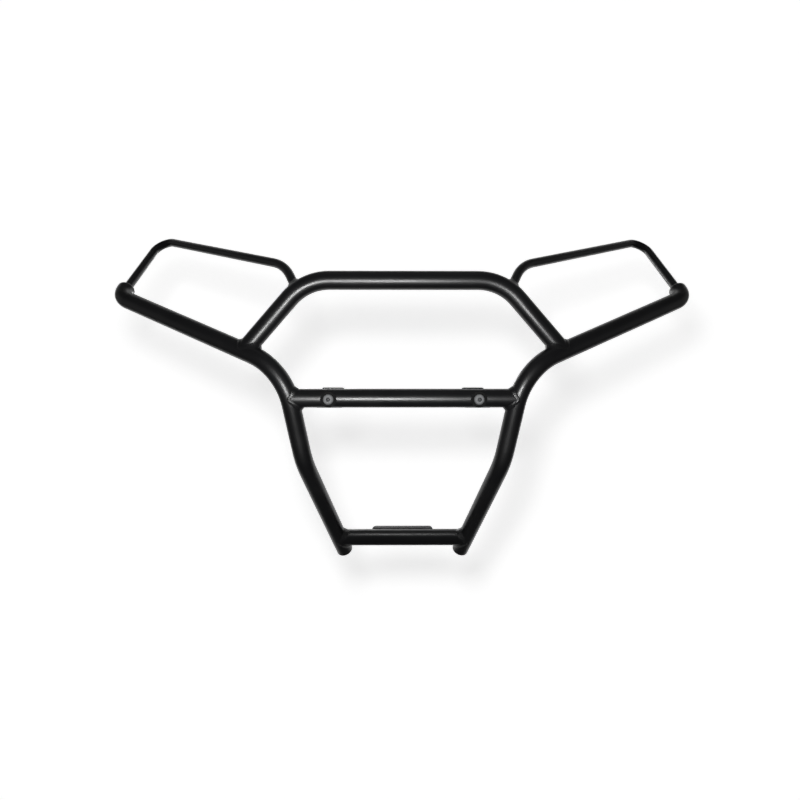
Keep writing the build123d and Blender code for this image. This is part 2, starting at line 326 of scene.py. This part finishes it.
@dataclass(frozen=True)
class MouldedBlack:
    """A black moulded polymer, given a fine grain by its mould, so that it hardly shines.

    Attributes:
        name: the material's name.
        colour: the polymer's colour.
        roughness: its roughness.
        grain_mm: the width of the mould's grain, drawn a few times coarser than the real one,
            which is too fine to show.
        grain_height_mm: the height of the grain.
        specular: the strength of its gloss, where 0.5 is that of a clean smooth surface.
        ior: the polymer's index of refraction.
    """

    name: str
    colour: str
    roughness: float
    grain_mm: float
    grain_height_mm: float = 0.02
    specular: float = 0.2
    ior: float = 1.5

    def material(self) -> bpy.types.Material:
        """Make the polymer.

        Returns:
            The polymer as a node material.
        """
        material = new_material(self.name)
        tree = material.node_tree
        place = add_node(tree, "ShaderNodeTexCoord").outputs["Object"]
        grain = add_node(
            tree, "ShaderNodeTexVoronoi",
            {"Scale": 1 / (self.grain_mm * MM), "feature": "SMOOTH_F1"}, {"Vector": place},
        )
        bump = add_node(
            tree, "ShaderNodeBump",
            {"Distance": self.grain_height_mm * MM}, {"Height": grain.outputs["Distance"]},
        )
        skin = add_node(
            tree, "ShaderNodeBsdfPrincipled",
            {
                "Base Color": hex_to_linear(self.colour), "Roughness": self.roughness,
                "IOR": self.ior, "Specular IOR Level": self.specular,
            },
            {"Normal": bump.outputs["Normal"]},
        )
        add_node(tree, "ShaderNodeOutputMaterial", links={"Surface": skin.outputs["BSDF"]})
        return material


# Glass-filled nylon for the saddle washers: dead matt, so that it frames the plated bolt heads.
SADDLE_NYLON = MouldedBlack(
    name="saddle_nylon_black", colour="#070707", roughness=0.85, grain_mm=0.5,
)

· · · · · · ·

# Exercise details
Your task is to repeat every line exactly.

# Answer to the exercise
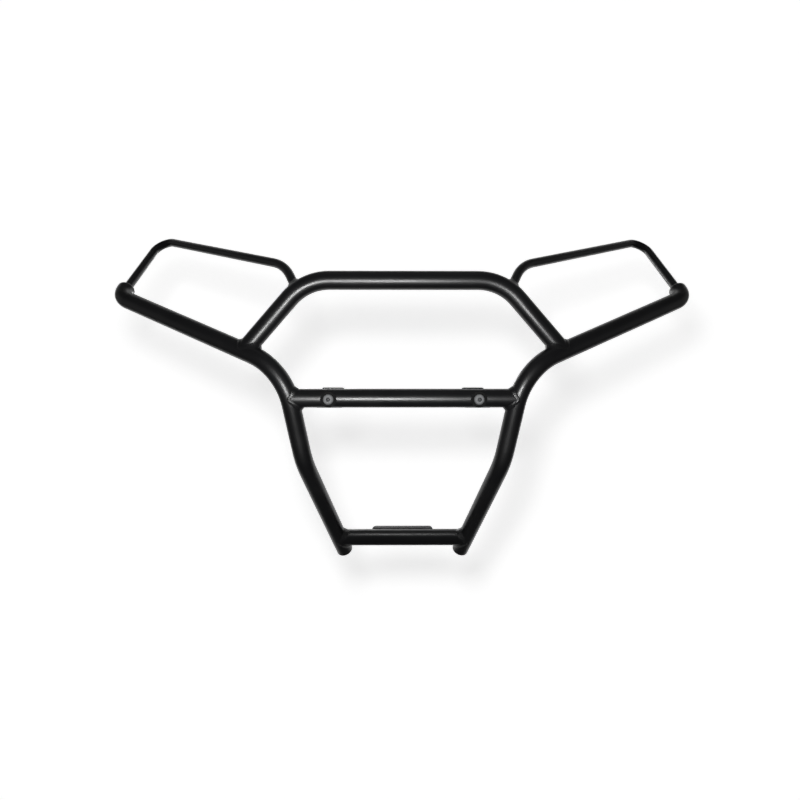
Keep writing the build123d and Blender code for this image. This is part 2, starting at line 326 of scene.py. This part finishes it.
@dataclass(frozen=True)
class MouldedBlack:
    """A black moulded polymer, given a fine grain by its mould, so that it hardly shines.

    Attributes:
        name: the material's name.
        colour: the polymer's colour.
        roughness: its roughness.
        grain_mm: the width of the mould's grain, drawn a few times coarser than the real one,
            which is too fine to show.
        grain_height_mm: the height of the grain.
        specular: the strength of its gloss, where 0.5 is that of a clean smooth surface.
        ior: the polymer's index of refraction.
    """

    name: str
    colour: str
    roughness: float
    grain_mm: float
    grain_height_mm: float = 0.02
    specular: float = 0.2
    ior: float = 1.5

    def material(self) -> bpy.types.Material:
        """Make the polymer.

        Returns:
            The polymer as a node material.
        """
        material = new_material(self.name)
        tree = material.node_tree
        place = add_node(tree, "ShaderNodeTexCoord").outputs["Object"]
        grain = add_node(
            tree, "ShaderNodeTexVoronoi",
            {"Scale": 1 / (self.grain_mm * MM), "feature": "SMOOTH_F1"}, {"Vector": place},
        )
        bump = add_node(
            tree, "ShaderNodeBump",
            {"Distance": self.grain_height_mm * MM}, {"Height": grain.outputs["Distance"]},
        )
        skin = add_node(
            tree, "ShaderNodeBsdfPrincipled",
            {
                "Base Color": hex_to_linear(self.colour), "Roughness": self.roughness,
                "IOR": self.ior, "Specular IOR Level": self.specular,
            },
            {"Normal": bump.outputs["Normal"]},
        )
        add_node(tree, "ShaderNodeOutputMaterial", links={"Surface": skin.outputs["BSDF"]})
        return material


# Glass-filled nylon for the saddle washers: dead matt, so that it frames the plated bolt heads.
SADDLE_NYLON = MouldedBlack(
    name="saddle_nylon_black", colour="#070707", roughness=0.85, grain_mm=0.5,
)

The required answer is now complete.